Free-flowing verse

Memories, women, nature and the mundane find a place in these books.

April 04, 2015 06:08 pm | Updated 06:08 pm IST

The Seduction of Delhi; Abhay K.

The Seduction of Delhi; Abhay K.

It’s interesting that all three collections are slim volumes with hundred-odd, sparsely populated pages. It’s interesting because of how much bigger each feels, and how exhaustive. And, at a glance, they also each evoke a palpably different mood. Each collection ends with a lingering emotion quite different from what the other leaves behind and yet, they attempt together to create a voice that pulls at half-forgotten, half-remembered memories. In their own way, each volume is filled with familiar poems.

Oh, their words are new; surprisingly new in the way they sit next to each other and the music they make. The harmony, though, and those little chords they strike, that feeling they pull out of you? That’s familiar. And some of them become poems that like they were written just for you.

In  The Seduction of Delhi , Abhay K. remembers a ‘palimpsest city’. Each page, its few lines sitting across a painting by Tarshito, is a memory, a little piece of Delhi — a place, a memory, a portrait. Abhay gives them a voice. His words don’t sit outside and observe. They dig in, making their subject their home, and then they turn outwards, watching the landscape, the people, the city, change. The city makes him feel, and these feelings seep into his words. Whether it is the Lal Qila, a ‘Fading reflection/in a mirage/of Delhi’, or the Yamuna, who flows past Delhi ‘Withdrawn and sulky’, Abhay’s words cast an observant eye over the city, and take in both its beauty and its horror. They remember how in Lodhi Garden, “The smell/of wet earth/ blends with the fragrance/ of fresh flowers/and ancient blood/ shed over Delhi’s conquests’ and how in Ugrasen ki Bauli, ‘Thick walls of dressed stones adorn recessed arches’.

The Seduction of Delhi is a very different guide to the city. It takes a scenic route, and stops often, allowing you to take in the city’s beauty, its people, its problems. It doesn’t hesitate before the Immigrant, doesn’t overlook the flower girl, and has time to take in both Zauq’s regret and Ghalib’s tragedy.

Aditi Rao’s collection, too, is beautiful. The cover illustration by Jericha Senyak is a riot of bold, arresting colours; an apt door for the work inside. Almost every poem in Rao’s collection is intimate, bold, and unflinchingly honest. In ‘Athazagoraphobia’, Rao burrows into the idea of forgetting, of being forgotten and of remembering. It’s a poem full of questions, the last one being: ‘If you wanted to come back, would you find the way? The birds ate the crumbs.’

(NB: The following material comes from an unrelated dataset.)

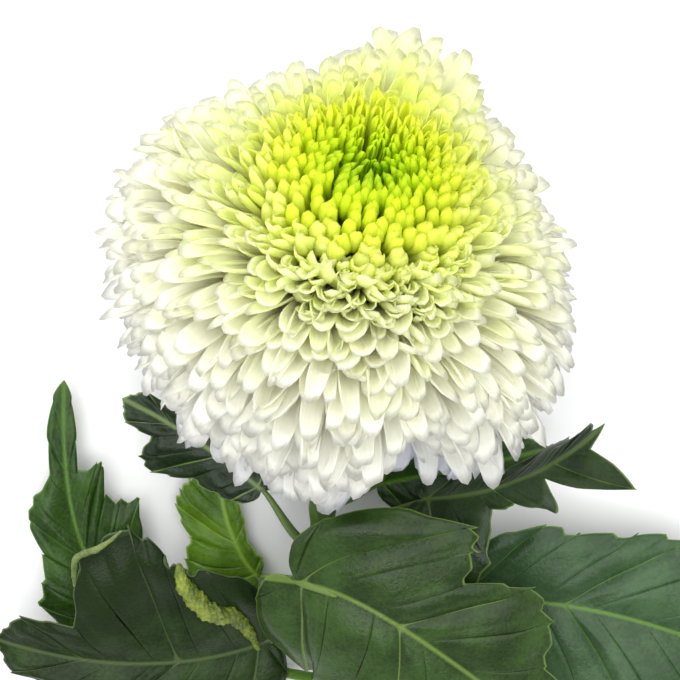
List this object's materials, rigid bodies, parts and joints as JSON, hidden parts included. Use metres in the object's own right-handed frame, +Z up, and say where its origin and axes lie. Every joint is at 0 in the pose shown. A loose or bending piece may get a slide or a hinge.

As you read on, and with Rao, it’s almost impossible to not read on, you also get the deep urge to read aloud. ‘I want to believe in the poet’s moon, but I have stopped looking’, and ‘My back accepts the slow imprint of six hundred years of stone’ … they compel you to give them a voice. This is one of Rao’s biggest triumphs — creating poetry that makes you want to taste it on your tongue.

Each poem in  The Fingers Remember  is entirely human, entirely real. The pool of doubts, compulsions, fears and joys it draws upon may have specific contexts, but they also hold a universal appeal. Interspersed with personal pictures, snapshots of emails exchanged and notes scribbled upon coffee shop napkins, Rao’s poems are almost confessional. And yet, they belong to the readers. They burrow in and dig out half-remembered memories, evoke feelings you couldn’t put into words and, more than anything else, they help you understand.

Unlike Rao and Abhay, Madhurima Duttagupta’s  Goddess and Whore  has a very clear motive. She weaves, with each poem, a picture of a woman, and a woman’s journey. She speaks of rape and assault and abuse, and of a woman’s life and self-discovery. On their own, the issues beg addressing repeatedly, and in as many ways as possible. In these poems though, they’ve been approached in too tired a manner. The images are familiar, the metaphors used almost synonymous with women.

Duttagupta writes of the burden of women relegated to roles as goddesses or whores; of sindoor and motherhood, of daughters and romance. Lines like this one in Fasting Red , ‘it cuts through/ my thick dark hair/ and fills the parting/ with its crimson red’ or ‘My little one—/ you make me seem so tall/ your unfaltering faith/ teaches me to be responsible’ echo old ideas with new phrases. Unfortunately, these tired clichés also happen to be true; only now, relegated to clichés, they do not quite convince or provoke.

Sometimes, the collection sparks with brilliance, a turn of phrase or an idea nudging the readers. More often than not, though, it fails to capture the imagination.

The Seduction of Delhi; Abhay K., Bloomsbury India, Rs.299.

Goddess & Whore; Madhurima Duttagupta, Bookwise Publisher, Rs.199.

The Fingers Remember; Aditi Rao, Yoda Press, Rs. 250.